Miklós Radnóti’s membership card in the Writers’ Economic Association. It was found together with his documents and his last, greatest poems in the mass grave of Abda
where he was shot dead on 4 November 1944.

2 comentarios:

Πόλυ Χατζημανωλάκη dijo...

We, your readers, are very proud of you!

“Smajd igy tűnődöm…!”
I have searched the comments in my blog and found that it was last August that you had mentioned Miklós Radnóti, the Hungarian Garcia Lorca
You have finally accomplished another ambitious endeavour and his work will live on.

The verses in English are sensational!

Studiolum dijo...

Dear Poly, that’s fantastic that you have still remembered it.

Yes, it was around that time that we started to work on this material. There’s still much to do with it, but already this first summary will give a basic impression on his life and works, I guess.

Thank you for your good words and encouragement. I know that much more could have been presented and I hope we will manage to do it in the next years, but I’m convinced that already this concise presentation will be an important place of a first encounter with Radnóti for several people, especially for non-Hungarian speakers.

There are but a handful of good English translations of his poems on the net.
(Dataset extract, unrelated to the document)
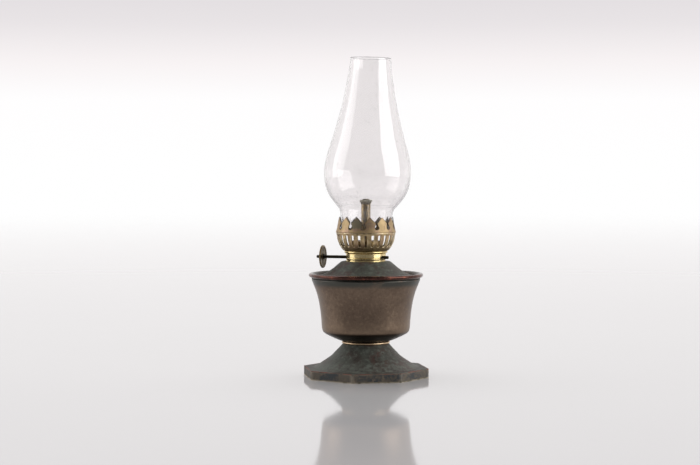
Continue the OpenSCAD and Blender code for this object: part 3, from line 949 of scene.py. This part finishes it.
class LAMP_OT_crown(bpy.types.Operator):
    """Press the crown: a seat for the glass, and springy leaves cut round it and bent by hand"""
    bl_idname = "lamp.crown"
    bl_label = "Crown"

    def execute(self, context):
        leaves = context.scene.lamp_sizes.leaves
        bottom, top = low("gallery_crown"), high("gallery_crown")
        sheet = size("sheet")
        skin = raised(curve([(21.45, 0), (21.6, 0.6), (21.1, 2.2), (20.5, 5), (19.9, 8.4),
                             (19.5, top - bottom)], 4), bottom)
        outline = ([(16.9, bottom)] + skin + list(reversed(beside(skin[3:], sheet)))
                   + [(21.1, bottom + sheet), (16.9, bottom + sheet)])
        crown = spun("leaf_crown", outline, closed=True, steps=leaves * 12)
        half = math.pi / leaves
        first = burner_angle() + math.radians(FIRST_LEAF)
        widest = 19.9 * half + 0.05
        throat = 0.5
        gap = (arc(0, bottom + 3.8, 1.5, 165, 375, 14)
               + [(1.1, bottom + 5.4), (throat, bottom + 6.4), (throat, bottom + 6.8),
                  (widest, top - 0.05), (widest, top + 2), (-widest, top + 2),
                  (-widest, top - 0.05), (-throat, bottom + 6.8), (-throat, bottom + 6.4),
                  (-1.1, bottom + 5.4)])
        for k in range(leaves):
            cutter = prism("gap", gap, 12, 30)
            turn = first + half * (2 * k + 1) - math.pi / 2
            cut(crown, turned(cutter, turn))
        edit(crown)
        draw = random.Random(SEED)
        for k in range(leaves):
            middle = first + 2 * half * k
            out = Vector((math.cos(middle), math.sin(middle), 0))
            side = Vector((-out.y, out.x, 0))

            def on_leaf(at, part, height=0):
                around = math.atan2(at.dot(side), at.dot(out))
                return abs(around) < half and at.z > bottom + height

            for height, most in ((5.4, 2.2), (8.2, 3.0)):
                choose(crown, lambda at, part: on_leaf(at, part, height), "VERT")
                root = (out * 20.4 + Vector((0, 0, bottom + height))) * MM
                bpy.ops.transform.rotate(
                    value=math.radians(draw.uniform(-most, most)), orient_type="GLOBAL",
                    orient_matrix=(side, -out, (0, 0, 1)), orient_matrix_type="GLOBAL",
                    orient_axis="X", center_override=root)
        bpy.ops.object.mode_set(mode="OBJECT")
        modify(crown, "TRIANGULATE")
        hand_made(crown, 7, 0.16)
        tone = crown.data.attributes.new("tone", "FLOAT", "POINT")
        for vert, value in zip(crown.data.vertices, tone.data):
            around = math.atan2(vert.co.y, vert.co.x) - first
            leaf = LEAF_TONES[round(around / (2 * half)) % leaves % len(LEAF_TONES)]
            up = min(max((vert.co.z / MM - bottom - 1.5) / 2.5, 0), 1)
            value.value = 0.35 + (leaf - 0.35) * up
        finish_piece(crown, "crown_copper", "gallery_crown", sharp=0.5, full=1.2)
        return done()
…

Here, for example (however, with several errors in his biography), which also includes his last, shocking poem written only some days before his death:

I fell beside him and his corpse turned over,
tight already as a snapping string.
Shot in the neck. "And that's how you'll end too,"
I whisper to myself; "lie still; no moving.
Now patience flowers in death." Then I could hear
"Der springt noch auf," above, and very near.
Blood mixed with mud was drying on my ear.